Transcribe only part of the material below: the lines from the one containing "handle_tube();" through the one containing "obj.parent = None", inclusive, exactly as written.

********

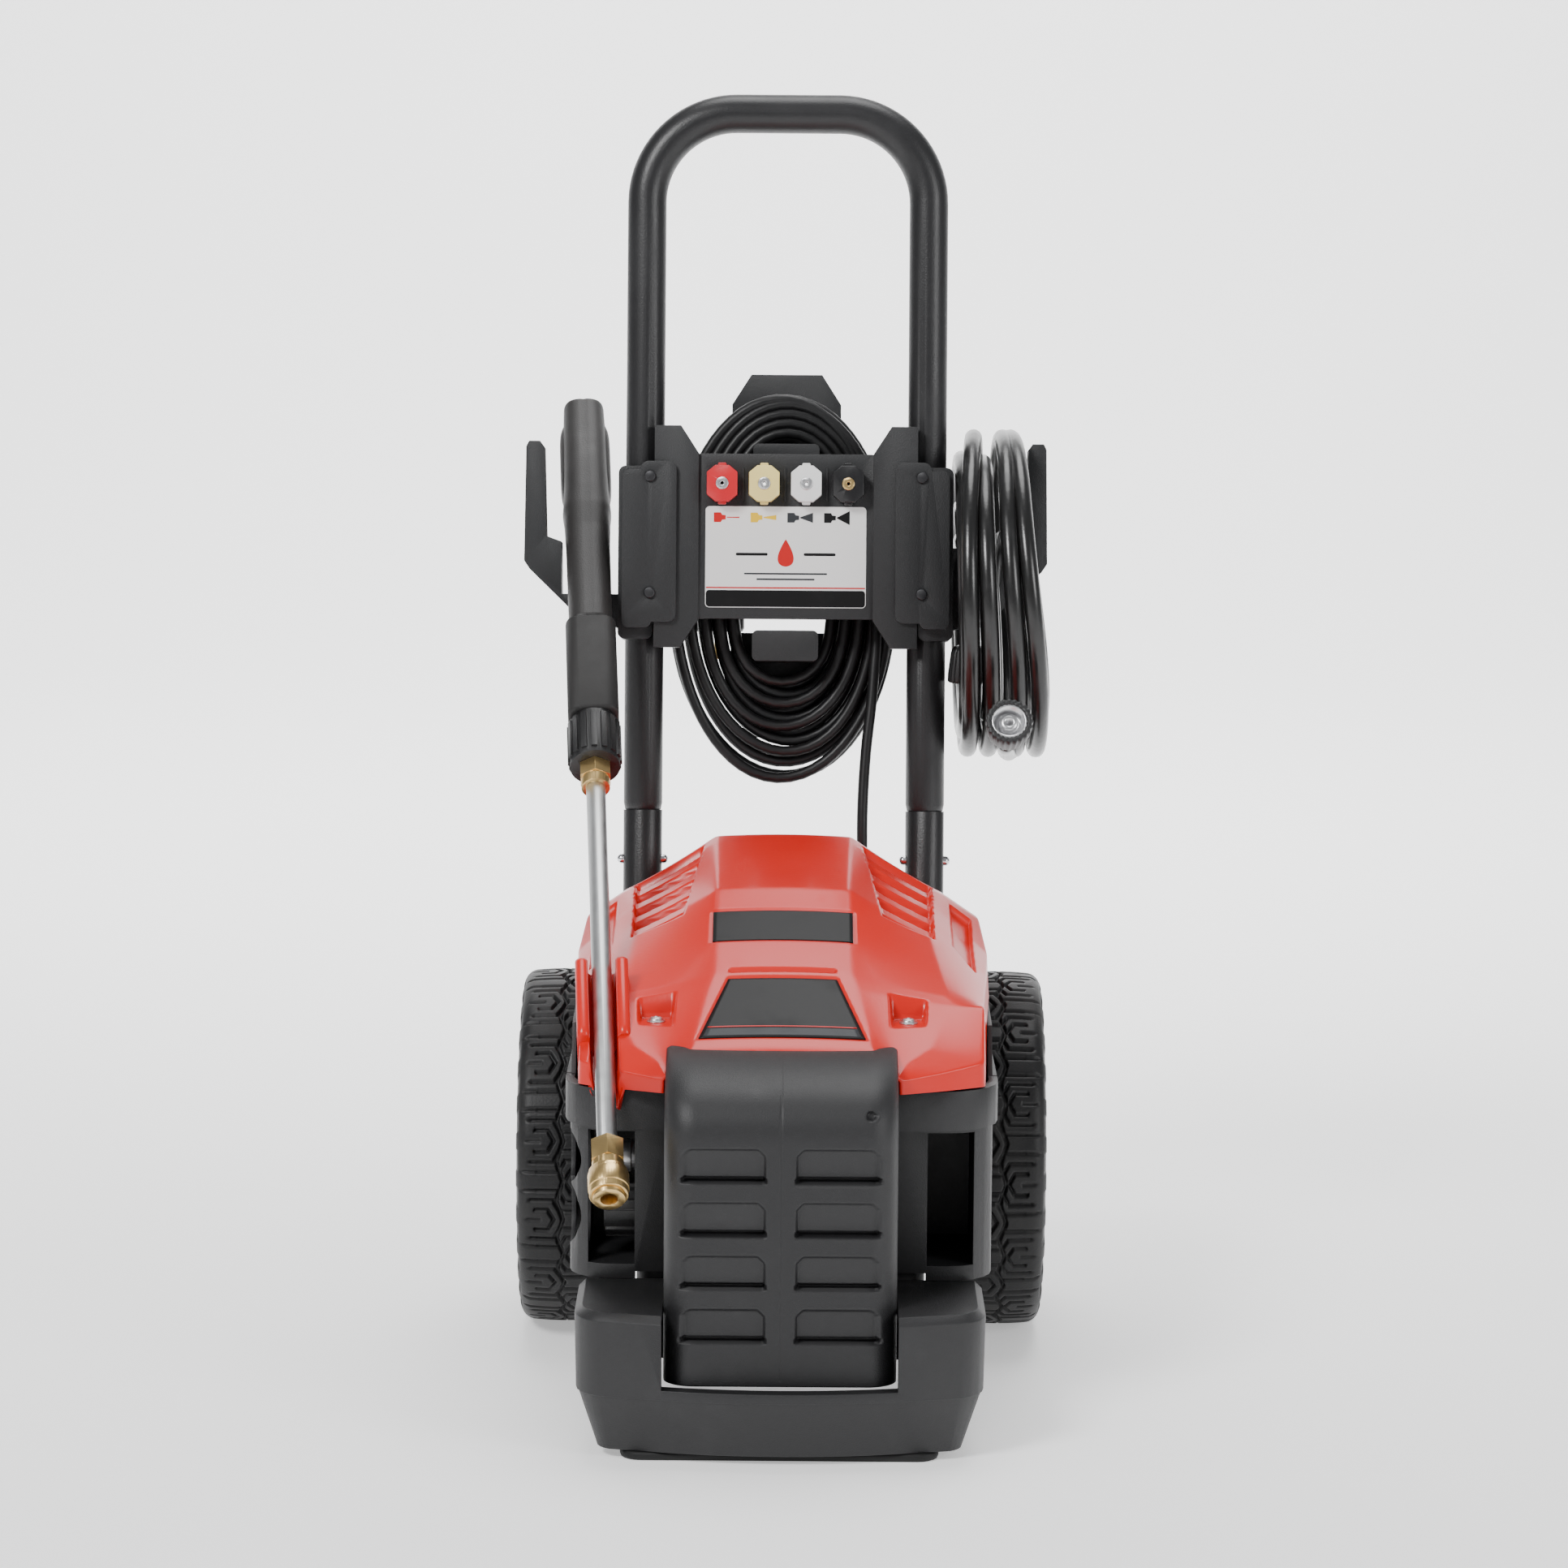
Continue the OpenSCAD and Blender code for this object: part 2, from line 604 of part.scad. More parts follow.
// Swivel nut that takes the garden hose
module inlet_nut() {
    color("#2f2f31") at_axle() translate(inlet_at) difference() {
        union() {
            disc_x(-118, -94, 32);
            for (k = [0 : 7]) rotate([45 * k, 0, 0]) translate([-117, -3, 14]) cube([22, 6, 4]);
        }
        disc_x(-120, -106, 25.4);
        disc_x(-107, -98, 20.6);
        disc_x(-100, -80, 16 + 2 * running_gap);
    }
}
module outlet_fitting() {
    color("#b08d45") at_axle() {
        translate(outlet_at) {
            disc_x(-54, -34, 12);
            rotate([0, -90, 0]) translate([0, 0, 46]) cylinder(d = 28, h = 14, $fn = 6);
            difference() {
                union() {
                    disc_x(-116, -100, thread_d);
                    disc_x(-101, -59, thread_d - 2);
                }
                disc_x(-120, -70, 14);
            }
        }
        translate(inlet_at) difference() {
            union() {
                disc_x(-99, -36, 16);
                disc_x(-105, -98.5, 20);
            }
            disc_x(-110, -34, 9);
        }
    }
}

// ---- accessory panel on the handle
module handle_panel() {
    color("#2b2b2d") on_handle() difference() {
        union() {
            front_prism(panel_face_w - 3, panel_back_w, concat(
                [[panel_half, 646], [76, 646], [63, 626], [63, 506], [76, 486], [panel_half, 486]]));
            front_prism(panel_face_w - 3, panel_back_w, concat(
                [[-panel_half, 646], [-76, 646], [-63, 626], [-63, 506], [-76, 486], [-panel_half, 486]]));
            front_prism(panel_face_w, panel_back_w, round_rect(-64, 64, 507, 626, 2));
        }
        for (k = [0 : 3]) translate([nozzle_x0 + nozzle_step * k, 0, nozzle_t]) {
            disc_y(-40, 0, nozzle_stem_d + 0.6);
        }
    }
}
// The clamp block that grips the tube, with the arm and finger of the hook
module hook(s, pocket) {
    arm = [[119, 500], [119, pocket], [162.5, pocket], [163, 563], [174, 567], [176, 632],
        [179, 636], [187, 636], [hook_reach - 1, 632], [hook_reach, 549], [186, 543], [150, 508]];
    color("#2b2b2d") on_handle() mirror([s > 0 ? 0 : 1, 0, 0]) difference() {
        union() {
            front_prism(hook_front_w, hook_back_w, arm);
            front_prism(-21, hook_back_w, round_rect(96, 121, bracket_low_t, bracket_high_t, 5));
            front_prism(panel_face_w - 7, panel_face_w - 3.2, round_rect(79, 105, 504, 620, 6));
            front_prism(panel_face_w - 7, -20, round_rect(96.5, 118, 500, 614, 5));
        }
        translate([leg_x, 0, 400]) cylinder(d = tube_d + 0.2, h = 300);
        for (t = screw_ts) translate([screw_x, 0, t]) disc_y(-40, 0, 4.6);
    }
}
module hook_left() { hook(-1, 525); }
module hook_right() { hook(1, 560); }
module bracket_screws() {
    head_w = panel_face_w - 7;
    color("#3a3a3c") on_handle() for (s = [-1, 1], t = screw_ts) translate([s * screw_x, 0, t]) {
        disc_y(head_w - 2.4, head_w, 8);
        disc_y(head_w, -6, 4);
    }
}
// The two arms behind the panel that the mains cord is wound on
module cord_wraps() {
    color("#2b2b2d") on_handle() for (k = [0, 1]) {
        up = k == 1 ? 1 : -1;
        tip_t = wrap_ts[k] + up * 66;
        front_prism(panel_back_w, coil_w1 + 2,
            round_rect(-24, 24, wrap_ts[k] - wrap_half, wrap_ts[k] + wrap_half, 4));
        front_prism(coil_w1 + 2, coil_w1 + 7, [[-40, tip_t - up * 22], [-26, tip_t], [26, tip_t],
            [40, tip_t - up * 22], [40, wrap_ts[k] - up * wrap_half], [-40, wrap_ts[k] - up * wrap_half]]);
    }
}
// A quick connect nozzle: moulded cap, then the steel body with its stem
module nozzle(k, cap, metal) {
    on_handle() translate([nozzle_x0 + nozzle_step * k, 0, nozzle_t]) {
        color(cap) difference() {
            union() {
                front_prism(panel_face_w - 13, panel_face_w - 0.4,
                    [[-11, -8], [-5, -13], [5, -13], [11, -8], [11, 8], [5, 13], [-5, 13], [-11, 8]]);
                front_prism(panel_face_w - 9, panel_face_w - 2, round_rect(-3, 3, -15, 15, 1));
            }
            disc_y(-60, 0, 9);
        }
        color(metal) difference() {
            union() {
                disc_y(panel_face_w - 14, panel_face_w - 0.4, 9);
                disc_y(panel_face_w - 0.4, -2, nozzle_stem_d);
            }
            disc_y(-60, 0, 2.4);
            disc_y(-20, 0, 6);
        }
    }
}
module nozzle_red() { nozzle(0, "#c7202a", "#c9cacc"); }
module nozzle_yellow() { nozzle(1, "#f0e09a", "#c9cacc"); }
module nozzle_white() { nozzle(2, "#f0f0ee", "#c9cacc"); }
module nozzle_black() { nozzle(3, "#1c1c1e", "#b89443"); }

// ---- gun and lance, drawn from the tail along +X with the spine on +Z
gun_bottom = -16;
gun_side = concat(arc([16, 0], 16, 180, 100, 4), [[60, 18], [110, 19], [150, 16.5], [gun_len, 15.5],
    [gun_len, -15], [150, gun_bottom], [134, gun_bottom], [113, -40], [84, -94], [70, -106],
    [22, -106], [14, -98], [10, -40]], arc([16, 0], 16, 230, 200, 2));
finger_gap = [[50, -22], [114, -22], [105, -38], [76, -90], [54, -90]];
trigger_pivot = [104, 0, -12];
lock_pivot = [50, 0, -80];
module gun_half(s) {
    color("#474343") on_gun() difference() {
        intersection() {
            front_prism(s > 0 ? 0 : -gun_w / 2, s > 0 ? gun_w / 2 : 0, gun_side);
            union() {
                slab(-5, gun_len + 1, -gun_w / 2, gun_w / 2, -120, 30, 6);
            }
        }
        front_prism(-40, 40, finger_gap);
        front_prism(-7, 7, [[60, -1], [116, -1], [116, -24], [60, -24]]);
        front_prism(-4.4, 4.4, [[44, -90], [58, -90], [58, -70], [44, -70]]);
        front_prism(-12, 12, [[20, 8], [gun_len + 5, 8], [gun_len + 5, -9], [118, -9], [118, 0], [20, 0]]);
        front_prism(-8, 8, [[20, 2], [40, 2], [44, -110], [26, -110]]);
        translate(trigger_pivot) disc_y(-10, 10, 4 + 2 * running_gap);
        translate(lock_pivot) disc_y(-8, 8, 2.4 + 2 * running_gap);
    }
}
module gun_shell_left() { gun_half(-1); }
module gun_shell_right() { gun_half(1); }
module trigger() {
    color("#1f1f20") on_gun() difference() {
        union() {
            front_prism(-6.5, 6.5, [[98, -6], [110, -6], [110, -16], [100, -34], [86, -52], [76, -68],
                [70, -70], [69, -64], [76, -48], [84, -30], [94, -18]]);
            translate(trigger_pivot) disc_y(-9.5, 9.5, 4);
        }
        translate([92, 0, -16]) disc_y(-10, 10, 2);
    }
}
module trigger_lock() {
    color("#b3261e") on_gun() translate(lock_pivot) {
        front_prism(-4, 4, [[-4, 4], [3, 4], [13, -1], [14, -4], [11, -6], [-4, -4]]);
        disc_y(-7.5, 7.5, 2.4);
    }
}
// Valve block inside the housing, the pipe down the grip and the hose thread at its end
module gun_valve() {
    color("#b08d45") on_gun() difference() {
        union() {
            translate([0, 0, -0.5]) disc_x(122, gun_len + 8, 16.6);
            translate([0, 0, 4]) disc_x(24, 124, 7.4);
            translate([35, 0, -108]) cylinder(d = 7.4, h = 114);
            translate([40, 0, -126]) cylinder(d = 15, h = 19.5);
            translate([40, 0, -137]) cylinder(d = thread_d, h = 14);
        }
        translate([40, 0, -138]) cylinder(d = 13, h = 12);
        translate([0, 0, -0.5]) disc_x(150, gun_len + 20, 9);
    }
}
module gun_grip() {
    color("#474343") on_gun() difference() {
        rotate([90, 0, 90]) translate([0, 0, gun_len + 0.3]) linear_extrude(93)
            polygon(round_rect(-18, 18, -18, 17.5, 9));
        translate([0, 0, -0.5]) disc_x(200, 400, 16.6 + 2 * running_gap);
    }
}
module gun_collar() {
    color("#1a1a1b") on_gun() translate([0, 0, -0.5]) difference() {
        union() {
            disc_x(338.6, 380, 35);
            for (k = [0 : 15]) rotate([22.5 * k, 0, 0]) translate([342, -2, 16]) cube([34, 4, 3]);
        }
        disc_x(300, 400, lance_d + 2 * running_gap + 4);
    }
}
module lance_adapter() {
    color("#b8914a") on_gun() translate([0, 0, -0.5]) difference() {
        union() {
            disc_x(374, 392, 17);
            translate([380.2, 0, 0]) rotate([0, 90, 0]) cylinder(d = 24, h = 12, $fn = 6);
            disc_x(392, 400, 20);
        }
        disc_x(300, 500, lance_d);
    }
}
module lance_tube() {
    color("#a5a8aa") on_gun() translate([0, 0, -0.5]) difference() {
        disc_x(376, gun_total - 34, lance_d);
        disc_x(360, gun_total, lance_d - 4);
    }
}
module coupler_body() {
    color("#b8914a") on_gun() translate([0, 0, -0.5]) difference() {
        union() {
            translate([gun_total - 46, 0, 0]) rotate([0, 90, 0]) cylinder(d = 24, h = 16, $fn = 6);
            disc_x(gun_total - 30, gun_total, 21);
        }
        disc_x(gun_total - 60, gun_total - 34, lance_d);
        disc_x(gun_total - 35, gun_total + 1, nozzle_stem_d + 0.2);
    }
}
module coupler_sleeve() {
    color("#b8914a") on_gun() translate([0, 0, -0.5]) difference() {
        union() {
            disc_x(gun_total - 23, gun_total - 3, coupler_d - 1.5);
            disc_x(gun_total - 20, gun_total - 8, coupler_d);
        }
        disc_x(gun_total - 40, gun_total + 1, 21 + 2 * running_gap);
    }
}

// ---- hose and mains cord
// The turns of the hose between two planes, hanging from the arm of the hook
module hose_ring(x0, x1, top) {
    translate([x0, 0, 0]) rotate([90, 0, 90]) linear_extrude(x1 - x0) intersection() {
        difference() {
            polygon(oval([hose_a, hose_z], hose_out_r, hose_out_r, 48));
            polygon(oval([hose_a, hose_z - 18], 75, 64, 36));
        }
        translate([hose_a - 200, top - 400]) square(400);
    }
}
module hose_coil() {
    color("#0f0f10") at_axle() {
        hose_ring(hose_x0, hose_x1, 700);
        hose_ring(hose_x1 - 1, hose_wide_x, 498);
        swept(hose_route, hose_d, 12);
        swept(hose_tail, hose_d, 12);
    }
}
// A ribbed swivel nut with its steel bore, its mouth at the origin and pointing along +Z
module hose_nut() {
    color("#1a1a1b") difference() {
        union() {
            translate([0, 0, -26]) cylinder(d1 = 26, d2 = 32, h = 26);
            for (k = [0 : 11]) rotate([0, 0, 30 * k]) translate([12, -2, -24]) cube([5, 4, 20]);
        }
        translate([0, 0, -14]) cylinder(d = 24, h = 15);
        translate([0, 0, -30]) cylinder(d = 15, h = 20);
    }
    color("#c9cacc") translate([0, 0, -40]) difference() {
        cylinder(d = 14.6, h = 38);
        translate([0, 0, 10]) cylinder(d = 5, h = 30);
    }
}
module hose_nut_a() { at_axle() translate(nut_a_at) rotate([nut_a_tilt, 0, 0]) hose_nut(); }
module hose_nut_b() { at_axle() translate(nut_b_at) rotate([180, 0, 0]) hose_nut(); }

module cord_gland() {
    color("#1a1a1b") at_axle() translate([57, 42, 0]) difference() {
        union() {
            translate([0, 0, cover_high - 8]) cylinder(d = 16, h = 8);
            translate([0, 0, cover_high]) cylinder(d = 22, h = 5);
            translate([0, 0, cover_high + 5]) cylinder(d1 = 16, d2 = 11, h = 17);
        }
        translate([0, 0, cover_high - 20]) cylinder(d = cord_d, h = 60);
    }
}
module cord_ends() {
    color("#131314") {
        at_axle() swept(lead_route, cord_d);
        on_handle() swept(tail_route, cord_d);
    }
}
module cord_coil() {
    color("#131314") on_handle() translate([0, coil_w1, 0]) rotate([90, 0, 0])
        linear_extrude(coil_w1 - coil_w0) difference() {
            polygon(oval([0, coil_t], coil_side, coil_up));
            polygon(round_rect(-30, 30, wrap_ts[0] - wrap_half - 6, wrap_ts[1] + wrap_half + 1, 12));
        }
}
module plug() {
    color("#1a1a1b") on_handle() translate([plug_x, plug_w, plug_t]) {
        slab(-20, 20, -13, 13, 0, plug_len, 8);
        translate([0, 0, plug_len]) cylinder(d1 = 18, d2 = 11, h = 14);
    }
    color("#c9a552") on_handle() translate([plug_x, plug_w, plug_t - 18]) {
        for (s = [-1, 1]) translate([s * 6.35 - 0.75, -3, 0]) cube([1.5, 6, 18]);
        translate([0, 8, -2]) cylinder(d = 4.8, h = 20);
    }
}

handle_tube();
frame_tube_left();
frame_tube_right();
snap_button_left_outer();
snap_button_left_inner();
snap_button_right_inner();
snap_button_right_outer();
chassis();
axle();
axle_fasteners();
rim_left();
rim_right();
tyre_left();
tyre_right();
bumper();
rubber_foot();
front_cowl();
body_shell();
hood();
hood_screws();
labels();
rear_cover();
power_switch();
motor_housing();
rotor_shaft();
cooling_fan();
capacitor();
pump_body();
wobble_plate();
pump_head();
pistons();
inlet_nut();
outlet_fitting();
handle_panel();
hook_left();
hook_right();
bracket_screws();
cord_wraps();
nozzle_red();
nozzle_yellow();
nozzle_white();
nozzle_black();
gun_shell_left();
gun_shell_right();
trigger();
trigger_lock();
gun_valve();
gun_grip();
gun_collar();
lance_adapter();
lance_tube();
coupler_body();
coupler_sleeve();
hose_coil();
hose_nut_a();
hose_nut_b();
cord_gland();
cord_ends();
cord_coil();
plug();
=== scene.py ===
import json
import math

import bmesh
import bpy
import numpy as np
from mathutils import Matrix, Vector

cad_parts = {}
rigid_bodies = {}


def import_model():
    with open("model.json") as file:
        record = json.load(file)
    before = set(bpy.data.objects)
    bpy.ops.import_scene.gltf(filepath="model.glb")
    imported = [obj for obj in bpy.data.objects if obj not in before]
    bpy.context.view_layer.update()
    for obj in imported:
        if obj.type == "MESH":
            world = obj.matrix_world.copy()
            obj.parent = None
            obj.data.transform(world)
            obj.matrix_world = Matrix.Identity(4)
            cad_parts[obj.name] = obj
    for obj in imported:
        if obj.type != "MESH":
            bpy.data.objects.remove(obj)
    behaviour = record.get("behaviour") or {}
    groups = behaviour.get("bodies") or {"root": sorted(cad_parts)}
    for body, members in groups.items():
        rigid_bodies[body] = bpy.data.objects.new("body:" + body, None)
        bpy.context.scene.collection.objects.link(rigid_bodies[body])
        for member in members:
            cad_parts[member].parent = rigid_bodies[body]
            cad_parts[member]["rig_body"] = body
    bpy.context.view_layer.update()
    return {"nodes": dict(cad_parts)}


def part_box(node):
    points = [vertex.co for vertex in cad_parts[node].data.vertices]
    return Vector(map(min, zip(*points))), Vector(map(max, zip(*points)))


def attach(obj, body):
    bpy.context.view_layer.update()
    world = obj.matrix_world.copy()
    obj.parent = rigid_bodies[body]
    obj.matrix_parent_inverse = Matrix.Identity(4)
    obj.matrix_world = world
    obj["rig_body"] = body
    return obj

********

Correct result
handle_tube();
frame_tube_left();
frame_tube_right();
snap_button_left_outer();
snap_button_left_inner();
snap_button_right_inner();
snap_button_right_outer();
chassis();
axle();
axle_fasteners();
rim_left();
rim_right();
tyre_left();
tyre_right();
bumper();
rubber_foot();
front_cowl();
body_shell();
hood();
hood_screws();
labels();
rear_cover();
power_switch();
motor_housing();
rotor_shaft();
cooling_fan();
capacitor();
pump_body();
wobble_plate();
pump_head();
pistons();
inlet_nut();
outlet_fitting();
handle_panel();
hook_left();
hook_right();
bracket_screws();
cord_wraps();
nozzle_red();
nozzle_yellow();
nozzle_white();
nozzle_black();
gun_shell_left();
gun_shell_right();
trigger();
trigger_lock();
gun_valve();
gun_grip();
gun_collar();
lance_adapter();
lance_tube();
coupler_body();
coupler_sleeve();
hose_coil();
hose_nut_a();
hose_nut_b();
cord_gland();
cord_ends();
cord_coil();
plug();
=== scene.py ===
import json
import math

import bmesh
import bpy
import numpy as np
from mathutils import Matrix, Vector

cad_parts = {}
rigid_bodies = {}


def import_model():
    with open("model.json") as file:
        record = json.load(file)
    before = set(bpy.data.objects)
    bpy.ops.import_scene.gltf(filepath="model.glb")
    imported = [obj for obj in bpy.data.objects if obj not in before]
    bpy.context.view_layer.update()
    for obj in imported:
        if obj.type == "MESH":
            world = obj.matrix_world.copy()
            obj.parent = None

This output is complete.